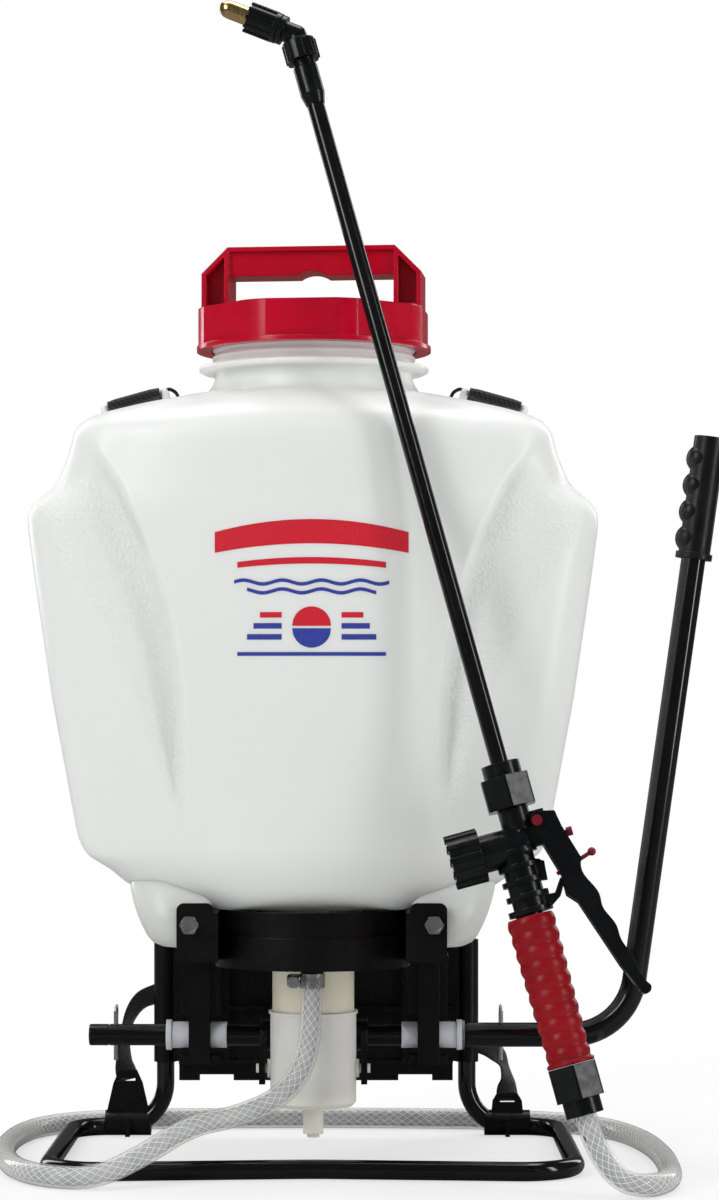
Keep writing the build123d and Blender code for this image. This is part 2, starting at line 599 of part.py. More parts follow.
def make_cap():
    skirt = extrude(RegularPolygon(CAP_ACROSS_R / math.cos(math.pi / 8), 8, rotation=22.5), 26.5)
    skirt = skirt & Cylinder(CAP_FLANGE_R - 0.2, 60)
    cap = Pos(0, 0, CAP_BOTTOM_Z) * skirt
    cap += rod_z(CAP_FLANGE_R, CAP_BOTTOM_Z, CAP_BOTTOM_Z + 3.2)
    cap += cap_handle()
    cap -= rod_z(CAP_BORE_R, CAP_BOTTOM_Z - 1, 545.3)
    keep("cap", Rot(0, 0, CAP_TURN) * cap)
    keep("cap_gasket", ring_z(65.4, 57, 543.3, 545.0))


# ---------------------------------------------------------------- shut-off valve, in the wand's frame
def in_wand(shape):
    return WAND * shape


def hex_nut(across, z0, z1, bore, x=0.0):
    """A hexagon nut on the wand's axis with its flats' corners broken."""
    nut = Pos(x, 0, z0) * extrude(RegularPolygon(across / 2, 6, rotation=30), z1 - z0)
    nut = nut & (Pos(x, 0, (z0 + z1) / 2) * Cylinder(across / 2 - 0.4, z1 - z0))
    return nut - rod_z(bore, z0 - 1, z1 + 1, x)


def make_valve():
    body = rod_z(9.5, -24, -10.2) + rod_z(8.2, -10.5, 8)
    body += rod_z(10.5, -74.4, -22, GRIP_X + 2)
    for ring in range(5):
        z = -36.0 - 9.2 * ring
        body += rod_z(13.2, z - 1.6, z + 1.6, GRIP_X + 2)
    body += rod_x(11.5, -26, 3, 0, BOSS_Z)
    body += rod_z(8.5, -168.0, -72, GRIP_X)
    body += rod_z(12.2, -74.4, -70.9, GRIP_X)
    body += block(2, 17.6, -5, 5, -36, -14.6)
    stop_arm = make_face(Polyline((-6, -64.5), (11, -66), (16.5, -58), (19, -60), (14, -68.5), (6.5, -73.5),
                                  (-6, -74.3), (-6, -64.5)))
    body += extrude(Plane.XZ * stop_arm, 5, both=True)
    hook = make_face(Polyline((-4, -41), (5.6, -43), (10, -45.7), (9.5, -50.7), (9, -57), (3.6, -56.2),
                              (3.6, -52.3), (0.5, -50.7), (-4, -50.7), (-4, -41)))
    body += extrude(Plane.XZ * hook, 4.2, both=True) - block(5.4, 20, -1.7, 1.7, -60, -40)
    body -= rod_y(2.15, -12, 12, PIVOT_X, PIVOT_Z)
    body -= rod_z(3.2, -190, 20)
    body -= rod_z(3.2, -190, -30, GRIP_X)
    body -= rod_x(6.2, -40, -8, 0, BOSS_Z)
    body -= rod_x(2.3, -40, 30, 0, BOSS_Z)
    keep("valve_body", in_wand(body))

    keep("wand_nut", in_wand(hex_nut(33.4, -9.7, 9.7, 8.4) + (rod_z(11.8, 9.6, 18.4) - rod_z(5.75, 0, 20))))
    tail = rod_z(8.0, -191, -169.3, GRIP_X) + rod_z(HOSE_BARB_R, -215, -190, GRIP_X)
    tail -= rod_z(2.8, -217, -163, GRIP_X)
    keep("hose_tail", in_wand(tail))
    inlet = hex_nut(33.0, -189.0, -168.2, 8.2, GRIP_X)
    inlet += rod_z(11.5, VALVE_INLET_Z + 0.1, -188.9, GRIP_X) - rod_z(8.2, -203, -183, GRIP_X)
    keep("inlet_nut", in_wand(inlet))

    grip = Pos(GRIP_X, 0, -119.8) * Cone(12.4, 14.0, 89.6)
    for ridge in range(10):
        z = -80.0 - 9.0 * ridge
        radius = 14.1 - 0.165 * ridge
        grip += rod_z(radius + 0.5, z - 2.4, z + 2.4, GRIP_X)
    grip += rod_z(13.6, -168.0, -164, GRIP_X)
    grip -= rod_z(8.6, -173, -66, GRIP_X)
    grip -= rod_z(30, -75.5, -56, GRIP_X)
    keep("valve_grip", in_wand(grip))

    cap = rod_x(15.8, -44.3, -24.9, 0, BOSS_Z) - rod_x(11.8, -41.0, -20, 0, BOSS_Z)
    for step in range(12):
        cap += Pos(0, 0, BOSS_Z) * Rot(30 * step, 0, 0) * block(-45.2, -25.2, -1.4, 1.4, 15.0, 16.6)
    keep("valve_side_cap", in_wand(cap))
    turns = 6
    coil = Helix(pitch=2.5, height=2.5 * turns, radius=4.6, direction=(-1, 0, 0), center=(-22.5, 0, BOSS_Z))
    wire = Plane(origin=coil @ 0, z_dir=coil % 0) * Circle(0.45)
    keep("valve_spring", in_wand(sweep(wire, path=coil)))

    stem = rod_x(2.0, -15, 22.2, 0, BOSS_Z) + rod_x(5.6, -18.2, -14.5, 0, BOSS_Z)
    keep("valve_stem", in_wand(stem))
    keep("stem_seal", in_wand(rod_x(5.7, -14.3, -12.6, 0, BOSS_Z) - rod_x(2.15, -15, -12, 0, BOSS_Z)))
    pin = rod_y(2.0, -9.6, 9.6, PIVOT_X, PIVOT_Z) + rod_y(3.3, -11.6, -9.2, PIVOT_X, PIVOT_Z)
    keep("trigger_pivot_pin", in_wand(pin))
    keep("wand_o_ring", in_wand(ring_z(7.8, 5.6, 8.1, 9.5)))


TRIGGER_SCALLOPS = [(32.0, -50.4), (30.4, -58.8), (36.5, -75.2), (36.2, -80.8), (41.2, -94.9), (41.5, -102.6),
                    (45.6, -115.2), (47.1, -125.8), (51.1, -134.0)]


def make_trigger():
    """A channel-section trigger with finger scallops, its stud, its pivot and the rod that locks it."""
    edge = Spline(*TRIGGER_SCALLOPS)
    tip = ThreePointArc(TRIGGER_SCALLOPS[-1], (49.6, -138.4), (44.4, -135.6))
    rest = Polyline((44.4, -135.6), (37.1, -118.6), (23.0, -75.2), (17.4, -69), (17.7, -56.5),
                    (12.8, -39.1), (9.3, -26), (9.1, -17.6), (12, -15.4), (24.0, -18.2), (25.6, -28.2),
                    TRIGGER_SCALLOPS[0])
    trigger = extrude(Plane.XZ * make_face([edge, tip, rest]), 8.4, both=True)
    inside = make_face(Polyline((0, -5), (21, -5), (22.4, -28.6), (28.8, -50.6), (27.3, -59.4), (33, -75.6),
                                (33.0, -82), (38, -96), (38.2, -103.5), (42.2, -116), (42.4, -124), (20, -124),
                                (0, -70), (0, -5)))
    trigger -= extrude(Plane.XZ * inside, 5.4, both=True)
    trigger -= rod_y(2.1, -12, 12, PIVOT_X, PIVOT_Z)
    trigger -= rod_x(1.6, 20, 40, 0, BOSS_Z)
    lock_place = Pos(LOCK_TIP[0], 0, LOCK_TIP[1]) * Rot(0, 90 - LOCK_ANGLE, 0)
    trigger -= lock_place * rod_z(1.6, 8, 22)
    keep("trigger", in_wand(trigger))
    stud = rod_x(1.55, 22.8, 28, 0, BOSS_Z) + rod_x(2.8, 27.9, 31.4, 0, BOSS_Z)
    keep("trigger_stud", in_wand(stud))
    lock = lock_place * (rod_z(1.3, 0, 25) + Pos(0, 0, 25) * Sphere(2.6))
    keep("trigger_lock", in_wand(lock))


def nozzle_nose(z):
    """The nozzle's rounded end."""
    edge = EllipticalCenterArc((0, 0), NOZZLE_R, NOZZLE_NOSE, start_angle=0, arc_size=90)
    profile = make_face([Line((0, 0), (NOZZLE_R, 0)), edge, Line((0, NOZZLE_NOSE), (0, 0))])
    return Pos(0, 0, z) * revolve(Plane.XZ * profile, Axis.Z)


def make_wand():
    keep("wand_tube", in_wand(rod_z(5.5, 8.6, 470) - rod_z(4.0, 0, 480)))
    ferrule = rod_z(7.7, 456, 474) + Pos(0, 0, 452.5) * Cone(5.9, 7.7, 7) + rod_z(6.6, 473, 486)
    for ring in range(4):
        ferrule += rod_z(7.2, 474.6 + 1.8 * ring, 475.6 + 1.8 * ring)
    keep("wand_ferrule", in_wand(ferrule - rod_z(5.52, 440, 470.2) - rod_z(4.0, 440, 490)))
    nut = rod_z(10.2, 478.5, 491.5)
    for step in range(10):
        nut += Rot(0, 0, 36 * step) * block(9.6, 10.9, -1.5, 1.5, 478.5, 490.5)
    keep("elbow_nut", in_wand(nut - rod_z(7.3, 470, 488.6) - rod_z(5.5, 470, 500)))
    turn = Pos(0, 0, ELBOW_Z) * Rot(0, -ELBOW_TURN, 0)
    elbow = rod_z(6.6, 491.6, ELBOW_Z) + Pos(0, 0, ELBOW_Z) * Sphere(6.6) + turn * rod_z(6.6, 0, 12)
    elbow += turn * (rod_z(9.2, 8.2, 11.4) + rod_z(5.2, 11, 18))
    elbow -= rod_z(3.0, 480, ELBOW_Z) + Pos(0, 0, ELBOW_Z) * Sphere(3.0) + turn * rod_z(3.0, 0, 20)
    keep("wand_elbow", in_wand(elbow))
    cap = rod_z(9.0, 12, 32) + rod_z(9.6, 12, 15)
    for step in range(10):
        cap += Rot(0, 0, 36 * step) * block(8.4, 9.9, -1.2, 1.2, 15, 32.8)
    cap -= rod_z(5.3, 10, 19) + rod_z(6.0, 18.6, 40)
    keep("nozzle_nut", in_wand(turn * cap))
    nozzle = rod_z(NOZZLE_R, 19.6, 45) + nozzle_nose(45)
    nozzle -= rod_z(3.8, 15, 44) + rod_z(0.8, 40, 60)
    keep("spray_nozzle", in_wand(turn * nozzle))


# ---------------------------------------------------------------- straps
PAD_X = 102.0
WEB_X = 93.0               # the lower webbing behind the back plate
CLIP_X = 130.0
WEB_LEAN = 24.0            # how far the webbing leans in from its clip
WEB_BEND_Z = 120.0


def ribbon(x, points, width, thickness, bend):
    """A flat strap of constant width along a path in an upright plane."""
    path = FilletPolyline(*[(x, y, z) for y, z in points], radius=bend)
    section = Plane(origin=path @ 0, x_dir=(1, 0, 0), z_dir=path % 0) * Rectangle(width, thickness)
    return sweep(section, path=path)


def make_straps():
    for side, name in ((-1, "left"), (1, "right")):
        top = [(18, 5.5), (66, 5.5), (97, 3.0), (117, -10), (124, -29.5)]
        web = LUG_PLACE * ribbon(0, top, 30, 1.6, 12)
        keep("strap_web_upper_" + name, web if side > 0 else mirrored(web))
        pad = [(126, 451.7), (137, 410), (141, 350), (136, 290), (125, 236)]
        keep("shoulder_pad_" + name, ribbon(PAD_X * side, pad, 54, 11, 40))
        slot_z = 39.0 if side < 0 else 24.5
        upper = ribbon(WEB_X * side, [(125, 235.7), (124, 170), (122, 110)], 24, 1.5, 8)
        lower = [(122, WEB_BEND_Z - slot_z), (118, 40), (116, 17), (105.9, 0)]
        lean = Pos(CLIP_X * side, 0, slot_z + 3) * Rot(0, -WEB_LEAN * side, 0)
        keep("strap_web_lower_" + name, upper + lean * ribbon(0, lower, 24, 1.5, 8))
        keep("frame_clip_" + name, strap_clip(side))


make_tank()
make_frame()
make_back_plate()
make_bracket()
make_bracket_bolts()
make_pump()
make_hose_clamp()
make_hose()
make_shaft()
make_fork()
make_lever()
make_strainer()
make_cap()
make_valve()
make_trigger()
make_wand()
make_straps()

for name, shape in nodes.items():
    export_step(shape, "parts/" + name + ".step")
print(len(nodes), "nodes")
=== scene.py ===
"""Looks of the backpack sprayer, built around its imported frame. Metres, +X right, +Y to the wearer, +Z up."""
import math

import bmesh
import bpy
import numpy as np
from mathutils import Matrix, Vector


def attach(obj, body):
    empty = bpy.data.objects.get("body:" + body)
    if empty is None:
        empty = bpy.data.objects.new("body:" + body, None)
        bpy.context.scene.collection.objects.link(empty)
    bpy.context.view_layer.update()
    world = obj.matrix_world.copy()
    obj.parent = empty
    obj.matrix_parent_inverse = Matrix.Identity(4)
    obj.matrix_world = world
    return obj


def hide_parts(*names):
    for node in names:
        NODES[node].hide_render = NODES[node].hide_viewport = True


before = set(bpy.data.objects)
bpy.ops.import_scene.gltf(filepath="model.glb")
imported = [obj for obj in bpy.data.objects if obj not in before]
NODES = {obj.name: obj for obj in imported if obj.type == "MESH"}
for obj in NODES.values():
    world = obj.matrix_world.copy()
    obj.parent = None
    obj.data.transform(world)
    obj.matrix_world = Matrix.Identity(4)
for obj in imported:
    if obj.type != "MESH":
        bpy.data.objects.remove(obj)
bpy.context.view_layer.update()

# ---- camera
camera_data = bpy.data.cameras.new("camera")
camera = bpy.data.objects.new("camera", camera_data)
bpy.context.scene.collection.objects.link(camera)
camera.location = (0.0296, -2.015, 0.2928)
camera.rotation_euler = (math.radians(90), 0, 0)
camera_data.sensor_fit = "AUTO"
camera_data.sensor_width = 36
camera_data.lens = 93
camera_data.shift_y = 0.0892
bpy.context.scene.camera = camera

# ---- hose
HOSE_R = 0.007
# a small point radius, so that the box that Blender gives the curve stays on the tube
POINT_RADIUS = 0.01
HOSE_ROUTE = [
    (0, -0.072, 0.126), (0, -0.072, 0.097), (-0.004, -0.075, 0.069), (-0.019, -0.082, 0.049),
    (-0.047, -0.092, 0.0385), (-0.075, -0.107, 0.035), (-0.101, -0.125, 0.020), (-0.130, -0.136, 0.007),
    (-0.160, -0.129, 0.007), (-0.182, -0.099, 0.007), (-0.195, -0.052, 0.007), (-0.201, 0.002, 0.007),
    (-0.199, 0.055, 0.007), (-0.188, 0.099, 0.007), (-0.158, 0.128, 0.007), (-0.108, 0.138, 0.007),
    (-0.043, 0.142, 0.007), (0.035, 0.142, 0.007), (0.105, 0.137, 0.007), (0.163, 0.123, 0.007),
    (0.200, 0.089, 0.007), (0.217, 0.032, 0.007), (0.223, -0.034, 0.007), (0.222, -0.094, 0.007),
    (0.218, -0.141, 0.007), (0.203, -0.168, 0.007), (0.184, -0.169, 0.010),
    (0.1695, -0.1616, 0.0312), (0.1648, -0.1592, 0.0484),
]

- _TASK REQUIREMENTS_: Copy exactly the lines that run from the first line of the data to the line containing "return WAND * shape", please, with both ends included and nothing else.

- _OUTPUT OF THE TASK_:
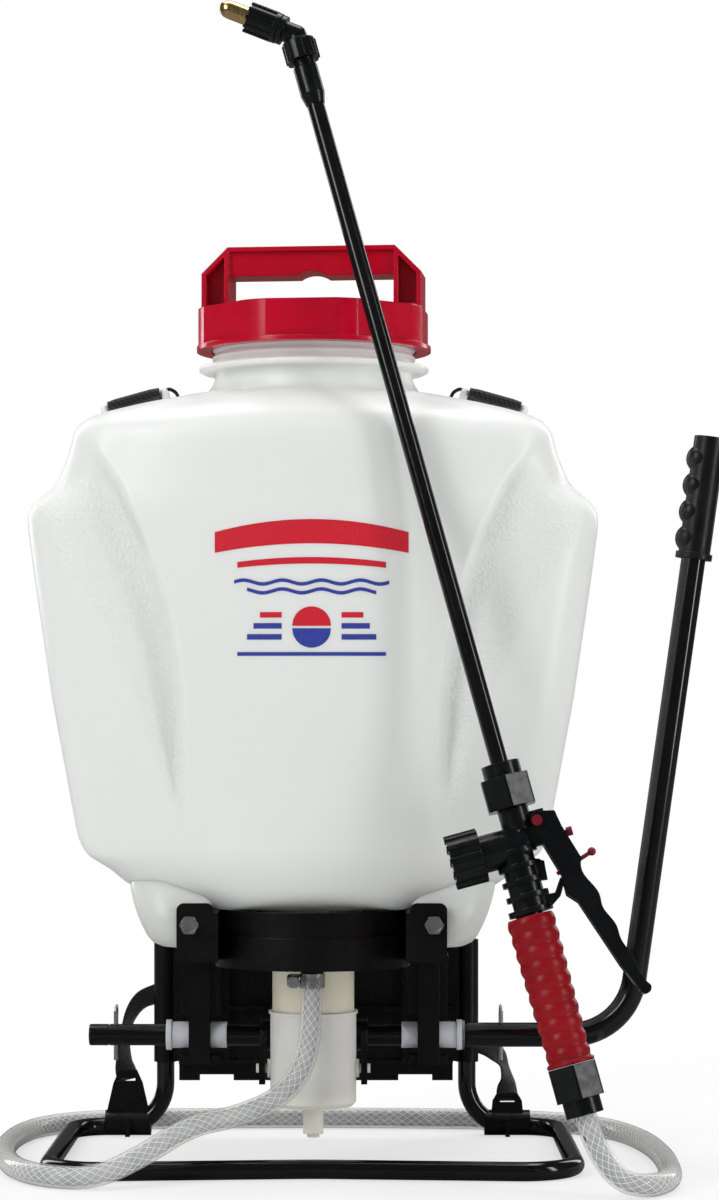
Keep writing the build123d and Blender code for this image. This is part 2, starting at line 599 of part.py. More parts follow.
def make_cap():
    skirt = extrude(RegularPolygon(CAP_ACROSS_R / math.cos(math.pi / 8), 8, rotation=22.5), 26.5)
    skirt = skirt & Cylinder(CAP_FLANGE_R - 0.2, 60)
    cap = Pos(0, 0, CAP_BOTTOM_Z) * skirt
    cap += rod_z(CAP_FLANGE_R, CAP_BOTTOM_Z, CAP_BOTTOM_Z + 3.2)
    cap += cap_handle()
    cap -= rod_z(CAP_BORE_R, CAP_BOTTOM_Z - 1, 545.3)
    keep("cap", Rot(0, 0, CAP_TURN) * cap)
    keep("cap_gasket", ring_z(65.4, 57, 543.3, 545.0))


# ---------------------------------------------------------------- shut-off valve, in the wand's frame
def in_wand(shape):
    return WAND * shape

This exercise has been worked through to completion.